◆ DATA EXCERPTS:

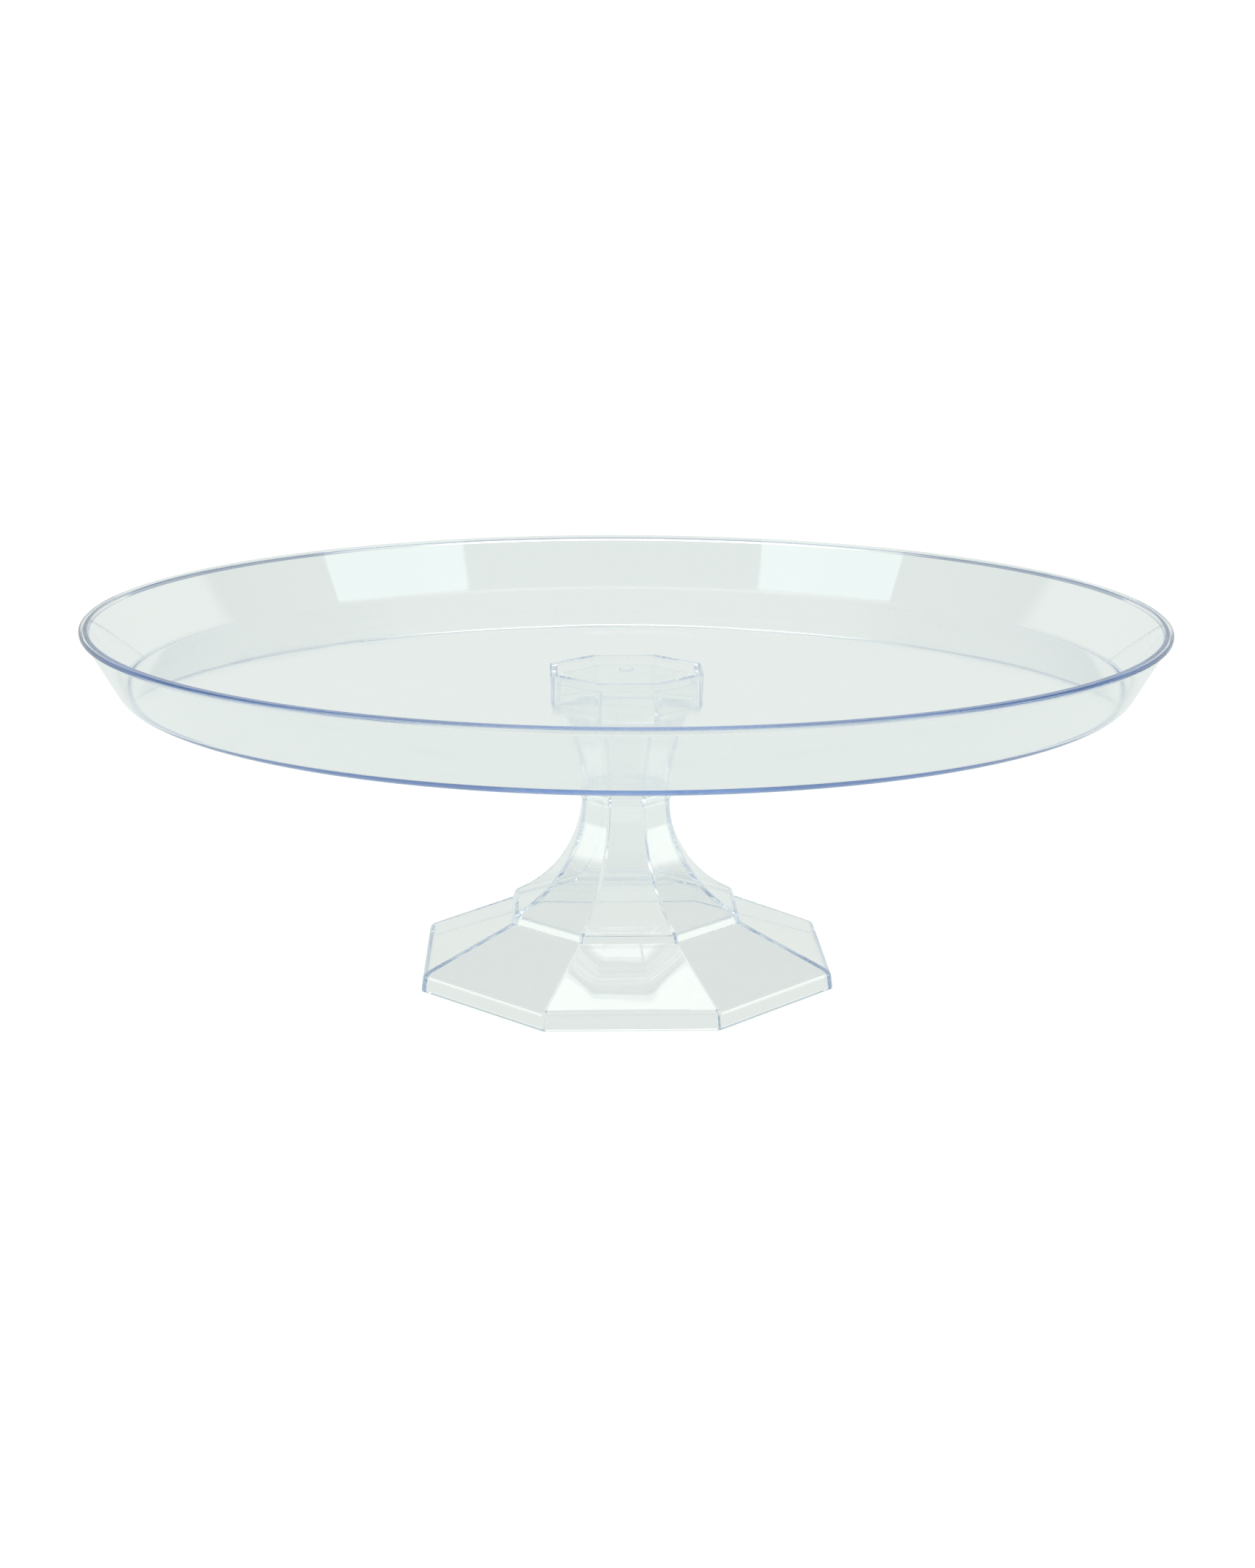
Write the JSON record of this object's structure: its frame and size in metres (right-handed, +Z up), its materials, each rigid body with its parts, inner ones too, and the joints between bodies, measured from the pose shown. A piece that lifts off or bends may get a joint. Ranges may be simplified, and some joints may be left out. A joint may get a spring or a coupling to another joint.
{
  "type": "cake stand",
  "caption": "Clear plastic cake stand: a round shallow tray with a sloping wall that lifts off the plug on top of a hollow octagonal pedestal foot.",
  "frame": {"origin": "centre of the pedestal's underside, on the surface that the stand rests on", "axes": "+Z up along the axis of the tray and the pedestal; +X and +Y square to two neighbouring pairs of the pedestal's flats"},
  "size_m": [0.305, 0.305, 0.1054],
  "materials": {
    "tray": "clear polished polystyrene",
    "pedestal": "clear polished polystyrene"
  },
  "bodies": {
    "pedestal": {"pedestal": "pedestal"},
    "tray": {"tray": "tray"}
  },
  "joints": [
    {"name": "tray_lift", "type": "slide", "parent": "pedestal", "child": "tray", "axis": [0, 0, 1], "range_m": [0, 0.04]}
  ]
}
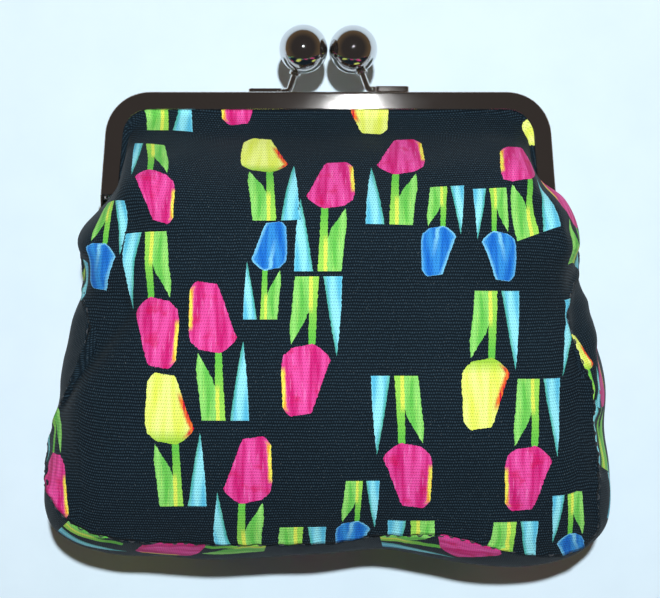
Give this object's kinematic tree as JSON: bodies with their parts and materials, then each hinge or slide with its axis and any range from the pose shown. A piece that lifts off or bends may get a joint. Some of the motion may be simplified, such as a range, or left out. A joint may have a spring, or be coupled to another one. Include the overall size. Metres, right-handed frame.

◆ TASK STATEMENT: Go back to the listing above and please repeat it exactly.

◆ ANSWER TO THIS TASK:
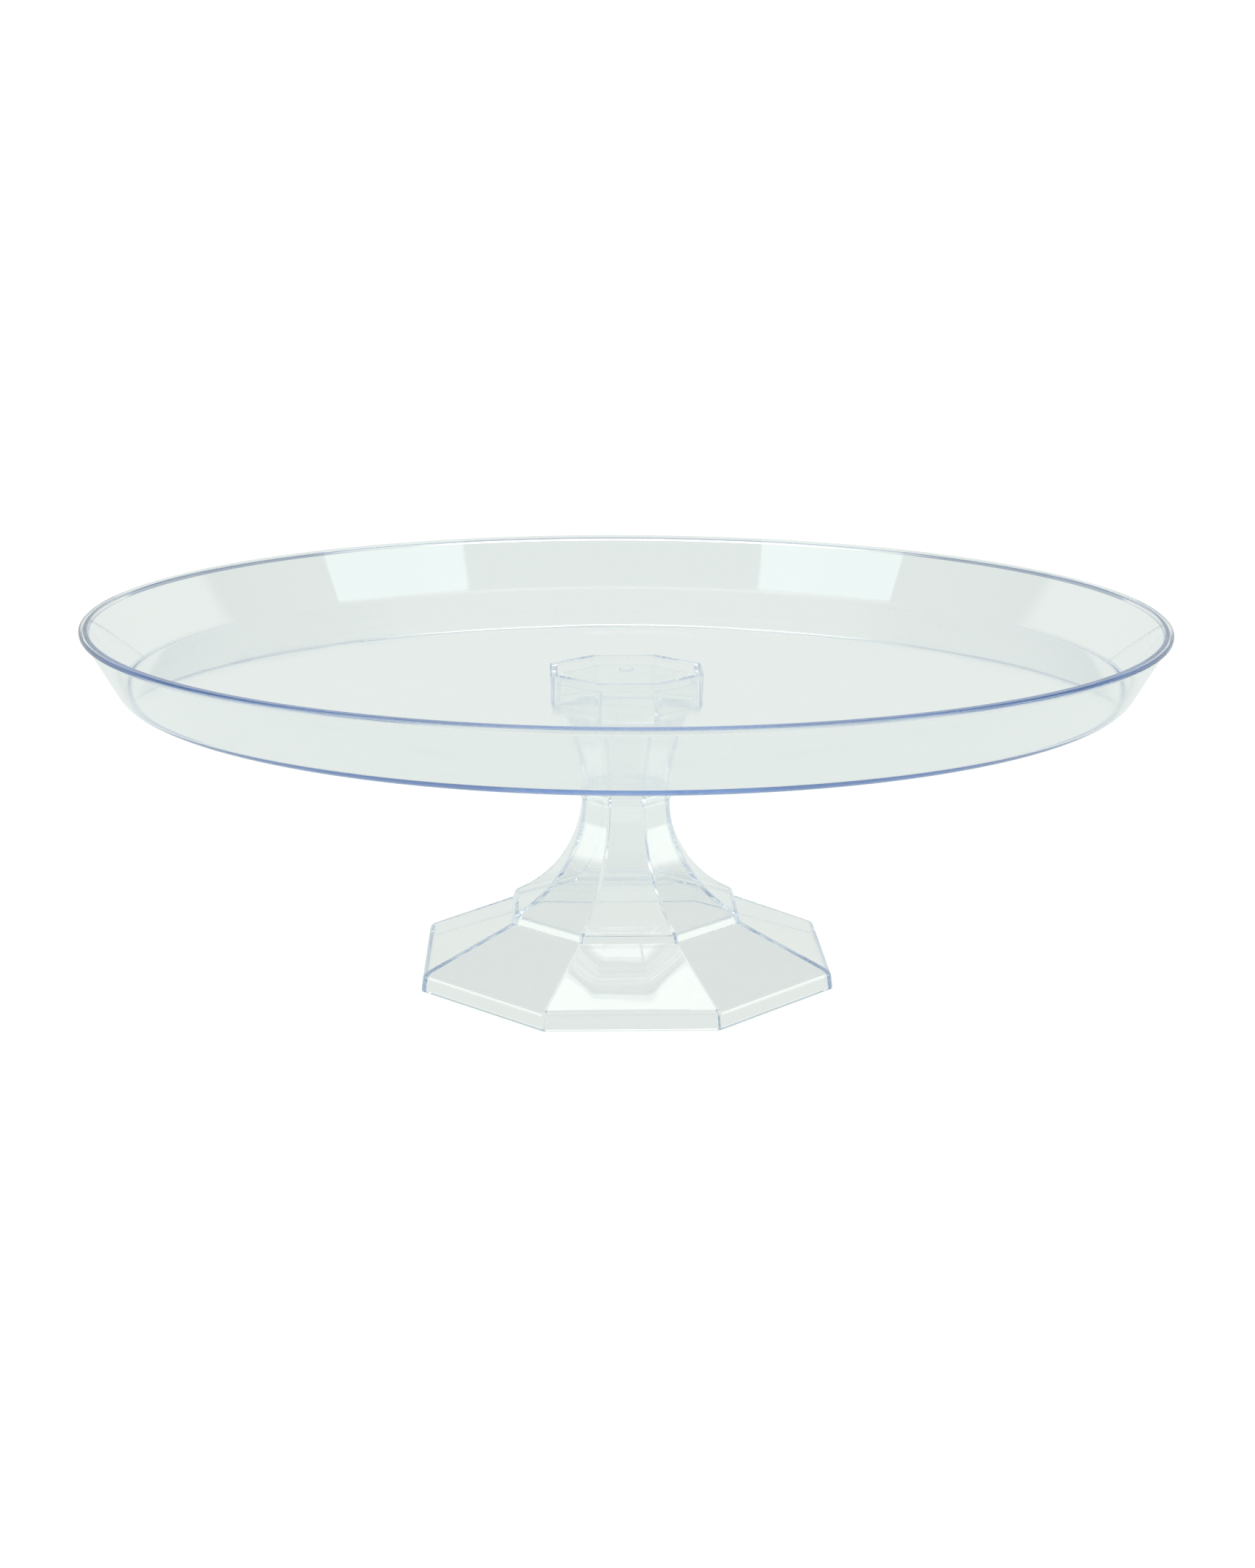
Write the JSON record of this object's structure: its frame and size in metres (right-handed, +Z up), its materials, each rigid body with its parts, inner ones too, and the joints between bodies, measured from the pose shown. A piece that lifts off or bends may get a joint. Ranges may be simplified, and some joints may be left out. A joint may get a spring or a coupling to another joint.
{
  "type": "cake stand",
  "caption": "Clear plastic cake stand: a round shallow tray with a sloping wall that lifts off the plug on top of a hollow octagonal pedestal foot.",
  "frame": {"origin": "centre of the pedestal's underside, on the surface that the stand rests on", "axes": "+Z up along the axis of the tray and the pedestal; +X and +Y square to two neighbouring pairs of the pedestal's flats"},
  "size_m": [0.305, 0.305, 0.1054],
  "materials": {
    "tray": "clear polished polystyrene",
    "pedestal": "clear polished polystyrene"
  },
  "bodies": {
    "pedestal": {"pedestal": "pedestal"},
    "tray": {"tray": "tray"}
  },
  "joints": [
    {"name": "tray_lift", "type": "slide", "parent": "pedestal", "child": "tray", "axis": [0, 0, 1], "range_m": [0, 0.04]}
  ]
}
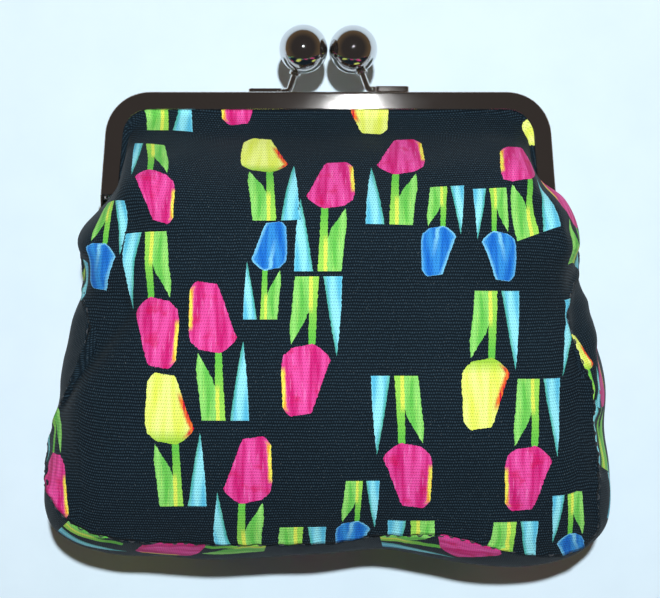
Give this object's kinematic tree as JSON: bodies with their parts and materials, then each hinge or slide with its axis and any range from the pose shown. A piece that lifts off or bends may get a joint. Some of the motion may be simplified, such as a range, or left out. A joint may have a spring, or be coupled to another one. Include the overall size. Metres, right-handed frame.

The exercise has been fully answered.